Гуус рассмеялся, перехватил ладонь эльфа, поцеловал ее, и только после этого поднялся на ноги и вернулся к столу. Дрова в очаге уже прогорали, и можно было начинать готовить ужин. Снова занявшись рыбой, Фергус глянул на супруга через плечо.
— Зачем тебя вызывали? — спросил он легким, почти светским тоном — таким при дворе задавали вопросы, ответ на которые услышать совсем не рассчитывали. — снова кто-то родился?
— Сын Лотара упал с лошади и сломал ногу, — отмахнулся Иан беззаботно, — пришлось вправлять кость, и велика вероятность, что он останется хромым на всю жизнь. Впрочем, его предупреждали, чтобы он не скакал на молодом необъезженном жеребце по горам.

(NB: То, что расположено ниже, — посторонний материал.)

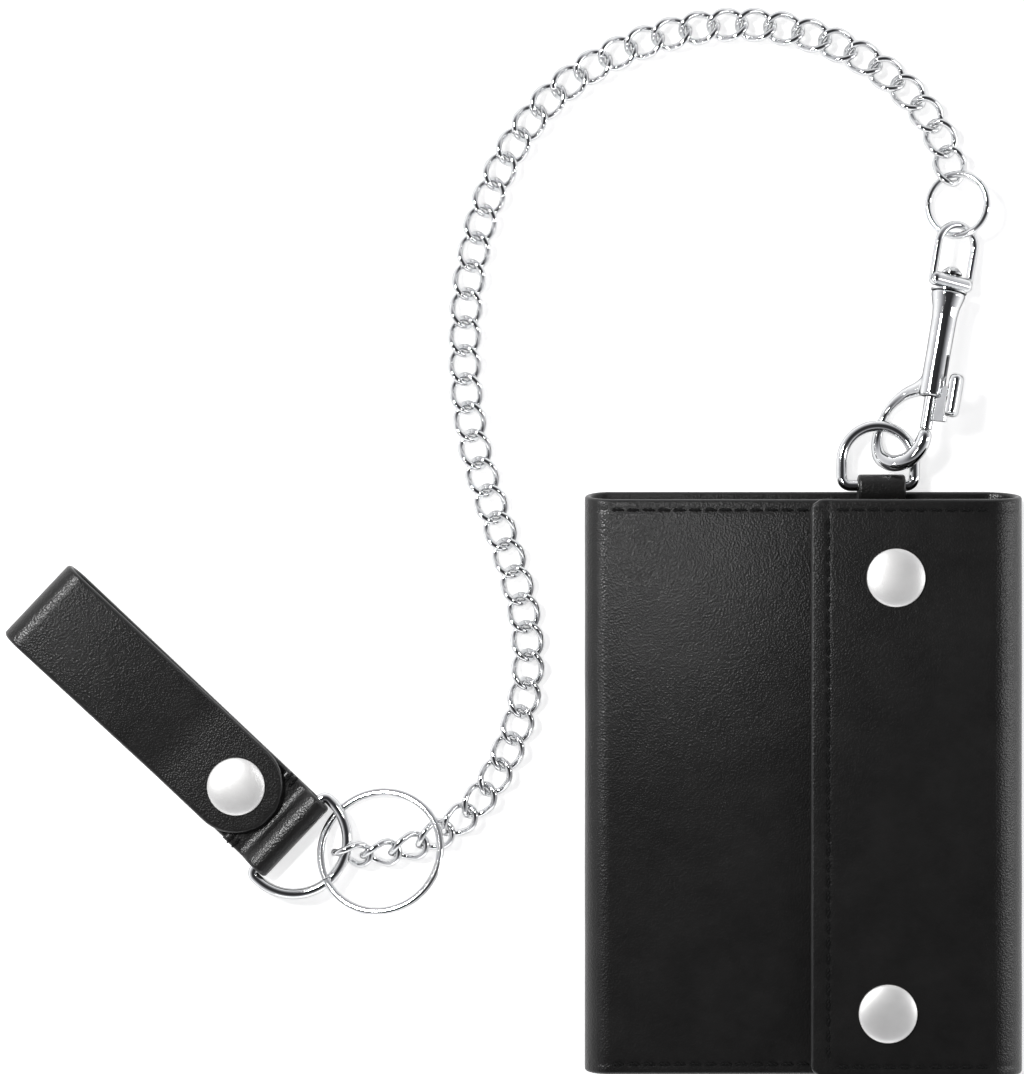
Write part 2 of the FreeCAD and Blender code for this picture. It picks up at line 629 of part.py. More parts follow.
def chain():
    """The curb chain, its links in groups that hinge on each other."""
    link, pivots = chain_link(), chain_pivots()
    places = []
    for index in range(LINKS):
        start, end = pivots[index], pivots[index + 1]
        along = (end - start).normalize()
        roll = Rotation(Vector(1, 0, 0), ROLL_STEP * max(0, index + 1 - ROLL_START))
        heading = Rotation(Vector(0, 0, 1), math.degrees(math.atan2(along.y, along.x)))
        place = Placement((start + end) * 0.5, heading.multiply(roll))
        copy = link.copy()
        copy.Placement = place
        lift = LIFT * max(0, 1 - index / LIFTED_LINKS)
        place.Base.z = 0.05 - copy.BoundBox.ZMin + lift
        places.append(place)
    groups = LINKS // LINKS_PER_GROUP
    for index in range(groups):
        first = index * LINKS_PER_GROUP
        last = LINKS if index == groups - 1 else first + LINKS_PER_GROUP
        group(f"chain_links_{index + 1:02d}", link, places[first:last])


# ---------------------------------------------------------------- belt loop
STRAP_END = Vector(-165.4, 39.4, 0)  # outside of the loop's fold, on the strap's middle line
STRAP_AIM = Vector(0.7271, -0.6865, 0)
BELT_RING_RISE = 5.0


def strap_frame():
    """X along the strap to its D-ring, Y across it, Z up."""
    return frame(STRAP_END, STRAP_AIM, Vector(-STRAP_AIM.y, STRAP_AIM.x, 0))


def in_strap(x, z, rotation=Rotation()):
    return strap_frame().multiply(Placement(Vector(x, 0, z), rotation))


BAR_INNER = "(dring_wire / 2 + 0.1)"
BAR_OUTER = f"({BAR_INNER} + strap_leather)"
BAR_U = f"(strap_length - {BAR_OUTER})"


def belt_strap():
    """The strap: base folded round the D-ring, loop fold, and the top layer that unsnaps."""
    foot, crest = f"{BAR_U} - 4.6", f"{BAR_U} - 1"
    base = padded("strap_base", "XZ_Plane", [
        ("loop_radius", "0"), (BAR_U, "0"), (f"{BAR_U} + {BAR_OUTER}", BAR_OUTER),
        (BAR_U, f"2 * {BAR_OUTER}"), (crest, f"2 * {BAR_OUTER}"),
        (foot, "2 * strap_leather + 0.05"),
        ("return_end", "2 * strap_leather + 0.05"), ("return_end", "strap_leather + 0.05"),
        (foot, "strap_leather + 0.05"), (crest, f"{BAR_OUTER} + {BAR_INNER}"),
        (BAR_U, f"{BAR_OUTER} + {BAR_INNER}"),
        (f"{BAR_U} + {BAR_INNER}", BAR_OUTER), (BAR_U, "strap_leather"),
        ("loop_radius", "strap_leather")], "strap_width",
        {1: f"-{BAR_OUTER}", 2: f"-{BAR_OUTER}", 10: BAR_INNER, 11: BAR_INNER}, middle=True)
    holed(base, [("strap_snap", "0")], "shank_radius + 0.1", "5.8")
    holed(base, [("strap_snap", "0")], "flange_radius + 0.2", "1")
    base.Placement = strap_frame()
    keep(base, "strap_base")
    low = "(strap_leather + snap_gap)"
    top = padded("strap_top", "XZ_Plane", [
        ("loop_radius", "2 * loop_radius - strap_leather"), ("strap_slope_end", low),
        ("strap_tip", low), ("strap_tip", f"{low} + strap_leather"),
        ("strap_slope_end", f"{low} + strap_leather"), ("loop_radius", "2 * loop_radius")],
        "strap_width", middle=True)
    half = dim("strap_width") / 2
    rounded(top, [(dim("strap_tip"), -half), (dim("strap_tip"), half)], "strap_width / 2 - 0.1")
    holed(top, [("strap_snap", "0")], "post_radius + 0.1")
    top.Placement = strap_frame()
    keep(top, "strap_top")
    strap_fold()


def strap_fold():
    """The bend where a belt passes through, half a tube of leather."""
    width, radius = dim("strap_width"), dim("loop_radius")
    outer = Part.makeCylinder(radius, width, Vector(), Vector(0, 0, 1), 180)
    bend = outer.cut(Part.makeCylinder(radius - dim("strap_leather"), width))
    turn = Rotation(Vector(1, 0, 0), 90).multiply(Rotation(Vector(0, 0, 1), 90))
    place = Placement(Vector(radius, width / 2, radius), turn)
    solid_node("strap_fold", bend, strap_frame().multiply(place))


def belt_d_ring():
    rise = math.radians(BELT_RING_RISE)
    where = in_strap(number(BAR_U), number(BAR_OUTER)).multiply(
        frame(Vector(), Vector(0, -1, 0), Vector(math.cos(rise), 0, math.sin(rise))))
    d_ring("belt", where)


KEY_RING_CENTRE = Vector(-91.6, -15.3, 6.06)
KEY_RING_SLOPES = 0.21, -0.37  # how steeply it rises along X and along Y
KEY_RING_STEP_AT = 210         # where the wire steps up from one turn to the next


def key_ring():
    """A split ring: one flat wire wound twice, stepping up between its two turns."""
    half, coil, radius = dim("key_ring_width") / 2, dim("key_ring_coil"), dim("key_ring_radius")
    step_start, step_end, play = 345, 375, 0.02

    def section(angle, height):
        soft = [(half, 0.15), (half - 0.25, coil / 2 - play), (-half + 0.25, coil / 2 - play),
                (-half, 0.15)]
        outline = soft + [(-x, -z) for x, z in soft]
        points = [Vector(radius + x, 0, height + z) for x, z in outline]
        wire = Part.makePolygon(points + points[:1])
        wire.rotate(Vector(), Vector(0, 0, 1), angle)
        return wire

    def turn(start, end, height):
        return Part.Face(section(start, height)).revolve(Vector(), Vector(0, 0, 1), end - start)

    steps = 5
    ramp = Part.makeLoft([
        section(step_start + (step_end - step_start) * k / steps, coil * (k / steps - 0.5))
        for k in range(steps + 1)], True, True)
    lower = turn(step_end - 359, step_start, -coil / 2)
    upper = turn(step_end, step_start + 359, coil / 2)
    ring = lower.fuse([ramp, upper])
    along_x, along_y = KEY_RING_SLOPES
    where = frame(KEY_RING_CENTRE, Vector(1, 0, along_x), Vector(0, 1, along_y))
    turned_to = Rotation(Vector(0, 0, 1), KEY_RING_STEP_AT)
    solid_node("key_ring", ring, where.multiply(Placement(Vector(), turned_to)))


# ---------------------------------------------------------------- thread
def stitch_row(start, end):
    """Placements of stitches a pitch apart, lying along the row."""
    run = end - start
    count = int(run.Length / dim("stitch_pitch"))
    along = Vector(run).normalize()
    turn = Rotation(Vector(0, 0, 1), along)
    lead = (run.Length - count * dim("stitch_pitch")) / 2 + dim("stitch_pitch") / 2
    return [Placement(start + along * (lead + k * dim("stitch_pitch") - dim("stitch_length") / 2), turn)
            for k in range(count)]


def stitches():
    """The sewn edges that show: flap, cover and belt strap."""
    thread = Part.makeCylinder(dim("thread") / 2, dim("stitch_length"))
    rest = dim("thread") / 2 + 0.02
    top, bottom = number(f"{HALF} - edge_drop"), -number(HALF)
    inset, wide = dim("stitch_inset"), dim("flap_stitch_inset")
    height = number(FLAP_TOP) + rest
    left, right = dim("flap_edge_x") + wide, number(RIGHT_HINGE_X)
    flap = stitch_row(Vector(left, bottom + inset, height), Vector(left, top - inset, height))
    for y in (bottom + inset, top - inset):
        flap += stitch_row(Vector(left + 1, y, height), Vector(right, y, height))
    group("flap_stitches", thread, flap)
    height = number(COVER_TOP) + rest
    cover = []
    for y in (bottom + inset, top - inset):
        cover += stitch_row(Vector(number(LEFT_HINGE_X), y, height),
                            Vector(dim("cover_edge_x") - inset, y, height))
    group("cover_stitches", thread, cover)
    height = 2 * dim("strap_leather") + 0.05 + rest
    first, apart, start, size = 66.1, 1.4, dim("strap_width") / 2 - 2.2, 1.8
    strap = [in_strap(first + apart * k, height, Rotation(Vector(0, 0, 1), Vector(0, side, 0)))
             .multiply(Placement(Vector(0, 0, start), Rotation()))
             for side in (-1, 1) for k in range(2)]
    group("strap_stitches", Part.makeCylinder(dim("thread") / 2, size), strap)


# ---------------------------------------------------------------- the whole wallet
def build():
    wallet_shell()
    wallet_inside()
    ring_tab()
    bar = Vector(WALLET_RING_X, dim("bar_y"), dim("bar_z"))
    d_ring("wallet", frame(bar, Vector(1, 0, 0), Vector(0, 1, WALLET_RING_SLOPE)))
    cover_top = number(COVER_TOP)
    flap_places = [Placement(Vector(number(x), number(y), cover_top), Rotation())
                   for x, y in FLAP_SNAPS]
    snap_set("flap", "leather + lining", 1.8, flap_places)
    hook_body()
    hook_bolt()
    hook_spring()
    swivel()
    jump_ring()
    chain()
    belt_strap()
    snap_set("strap", "strap_leather", 1.4, [in_strap(dim("strap_snap"), dim("strap_leather"))])
    belt_d_ring()
    key_ring()
    stitches()


def check_and_write():
    """Stops on a failed object, then writes every node's own file."""
    doc.recompute()
    for obj in doc.Objects:
        if "Invalid" in obj.State or "Error" in obj.State:
            raise RuntimeError(f"{obj.Label} failed: {obj.State}")
    os.makedirs("parts", exist_ok=True)
    for obj in nodes:
        if obj.Shape.isNull() or not obj.Shape.isValid():
            raise RuntimeError(f"{obj.Label} has no valid shape")
        obj.Shape.exportStep(f"parts/{obj.Label}.step")
    print(len(nodes), "nodes written")


build()
check_and_write()
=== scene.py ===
"""Looks for the chain wallet: leather, thread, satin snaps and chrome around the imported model."""
import json
import math

import bmesh
import bpy
import numpy as np
from mathutils import Matrix, Vector, noise


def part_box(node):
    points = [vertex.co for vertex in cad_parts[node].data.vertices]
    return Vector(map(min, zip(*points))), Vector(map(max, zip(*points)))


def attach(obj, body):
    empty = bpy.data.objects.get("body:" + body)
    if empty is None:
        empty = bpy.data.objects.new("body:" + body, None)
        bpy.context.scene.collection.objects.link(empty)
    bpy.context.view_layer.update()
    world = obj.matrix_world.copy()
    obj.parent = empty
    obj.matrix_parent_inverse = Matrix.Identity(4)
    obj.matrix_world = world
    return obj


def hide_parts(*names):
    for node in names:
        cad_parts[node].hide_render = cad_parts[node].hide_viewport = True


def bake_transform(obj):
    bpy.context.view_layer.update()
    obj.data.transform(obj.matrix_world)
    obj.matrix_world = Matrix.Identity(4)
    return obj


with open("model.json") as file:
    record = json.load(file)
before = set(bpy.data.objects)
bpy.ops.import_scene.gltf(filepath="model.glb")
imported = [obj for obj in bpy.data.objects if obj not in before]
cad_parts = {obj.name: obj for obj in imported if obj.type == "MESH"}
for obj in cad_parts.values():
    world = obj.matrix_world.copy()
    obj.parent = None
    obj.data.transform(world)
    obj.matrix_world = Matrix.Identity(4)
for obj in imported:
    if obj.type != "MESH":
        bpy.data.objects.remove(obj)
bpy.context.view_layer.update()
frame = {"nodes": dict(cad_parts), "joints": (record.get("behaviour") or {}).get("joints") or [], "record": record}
MM = 0.001
JOINTS = {joint["name"]: joint for joint in frame["joints"]}


def pivot(name):
    """A joint's point, in metres."""
    return Vector(JOINTS[name]["pos_m"])


# ---------------------------------------------------------------- materials
class Shader:
    """A small helper that builds one procedural material."""

    def __init__(self, name):
        self.material = bpy.data.materials.new(name)
        self.material.use_nodes = True
        self.tree = self.material.node_tree
        self.surface = self.tree.nodes["Principled BSDF"]
        self.place = self.add("ShaderNodeTexCoord").outputs["Object"]

    def add(self, kind, **values):
        node = self.tree.nodes.new(kind)
        for key, value in values.items():
            setattr(node, key, value)
        return node

    def link(self, source, target):
        self.tree.links.new(source, target)

    def set(self, **values):
        for key, value in values.items():
            self.surface.inputs[key.replace("_", " ")].default_value = value

    def noise(self, size, detail=4.0, stretch=(1, 1, 1)):
        """Cloudy noise whose features are about size metres."""
        mapping = self.add("ShaderNodeMapping")
        mapping.inputs["Scale"].default_value = [s / size for s in stretch]
        self.link(self.place, mapping.inputs["Vector"])
        texture = self.add("ShaderNodeTexNoise")
        texture.inputs["Scale"].default_value = 1.0
        texture.inputs["Detail"].default_value = detail
        self.link(mapping.outputs["Vector"], texture.inputs["Vector"])
        return texture.outputs["Fac"]

    def cells(self, size):
        """Pebbled cells of about size metres."""
        mapping = self.add("ShaderNodeMapping")
        mapping.inputs["Scale"].default_value = [1 / size] * 3
        self.link(self.place, mapping.inputs["Vector"])
        texture = self.add("ShaderNodeTexVoronoi")
        texture.inputs["Scale"].default_value = 1.0
        self.link(mapping.outputs["Vector"], texture.inputs["Vector"])
        return texture.outputs["Distance"]

    def ramp(self, value, low, high, target):
        """Maps a 0 to 1 value to a range and sends it to a socket."""
        span = self.add("ShaderNodeMapRange")
        span.inputs["To Min"].default_value = low
        span.inputs["To Max"].default_value = high
        self.link(value, span.inputs["Value"])
        self.link(span.outputs["Result"], target)

    def tint(self, value, dark, light):
        """A colour between two, sent to the base colour."""
        ramp = self.add("ShaderNodeValToRGB")
        ramp.color_ramp.elements[0].color = (*dark, 1)
        ramp.color_ramp.elements[1].color = (*light, 1)
        ramp.color_ramp.elements[0].position = 0.3
        ramp.color_ramp.elements[1].position = 0.7
        self.link(value, ramp.inputs["Fac"])
        self.link(ramp.outputs["Color"], self.surface.inputs["Base Color"])

    def bump(self, value, height, strength=1.0):
        """Adds relief of a height in metres, on top of any relief there already is."""
        bump = self.add("ShaderNodeBump")
        bump.inputs["Distance"].default_value = height
        bump.inputs["Strength"].default_value = strength
        self.link(value, bump.inputs["Height"])
        before = self.surface.inputs["Normal"].links
        if before:
            self.link(before[0].from_socket, bump.inputs["Normal"])
        self.link(bump.outputs["Normal"], self.surface.inputs["Normal"])


def black_leather():
    """Smooth black calf: fine pores, soft clouds in its gloss."""
    shader = Shader("black_leather")
    grain, clouds = shader.cells(0.42 * MM), shader.noise(9 * MM)
    creases = shader.noise(1.6 * MM, detail=8)
    shader.tint(clouds, (0.0055, 0.0053, 0.0052), (0.0095, 0.0092, 0.009))
    shader.ramp(creases, 0.27, 0.38, shader.surface.inputs["Roughness"])
    shader.bump(creases, 0.05 * MM, 0.6)
    shader.bump(grain, 0.075 * MM, 0.8)
    shader.set(Specular_IOR_Level=0.42)
    return shader.material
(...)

Хорошо, что дело окончилось только переломом ноги, а не шеи. — эльф собрал волосы в свободную косу, перевязал ее белой лентой и откинул за спину, — А еще приезжал твой поставщик, привез новые товары — тебе бы наведаться в лавку, а то растащат лучшие образцы, не записав в книгу прихода.
— Завтра наведаюсь, — улыбнулся Фергус. Он устроил рыбу над мерцающими углями и принялся придирчиво следить за тем, как она подрумянивалась. — Госпоже вар Эмрейс давно пора назначить нового управляющего, я со своими обязанностями справляюсь не лучше, чем с грязным котлом.
— Она не делает этого потому же, почему я не ищу себе нового мужа, — фыркнул Иан, — у нас обеих просто нет выбора, кроме, как любить и прощать тебя.
Снова помолчали. Иан поднялся, взял свою суму и принялся выкладывать на стол то, что еще в ней оставалось.
— Я разжился реданской хной, — похвастался он, опуская на стол небольшой тряпичный сверток, — говорят, сам Его Величество Виктор пользуется такой, чтобы скрывать раннюю седину. А тебе не мешает привести себя в порядок.
— Поможешь мне? — разговор так просто перетек из темных тревожных дебрей в легкое светлое русло обычной вечерней беседы, что у Гууса на сердце потеплело. Они с Ианом могли столкнуться со всеми бедами этого мира, но все равно остаться вместе и часами говорить ни о чем, просто слушая музыку голосов друг друга.
— После ужина, — покладисто кивнул эльф.
— Какие новости на Большой Земле? — поинтересовался Фергус, переворачивая рыбу над углями. Иан немного помолчал, будто напряженно припоминая.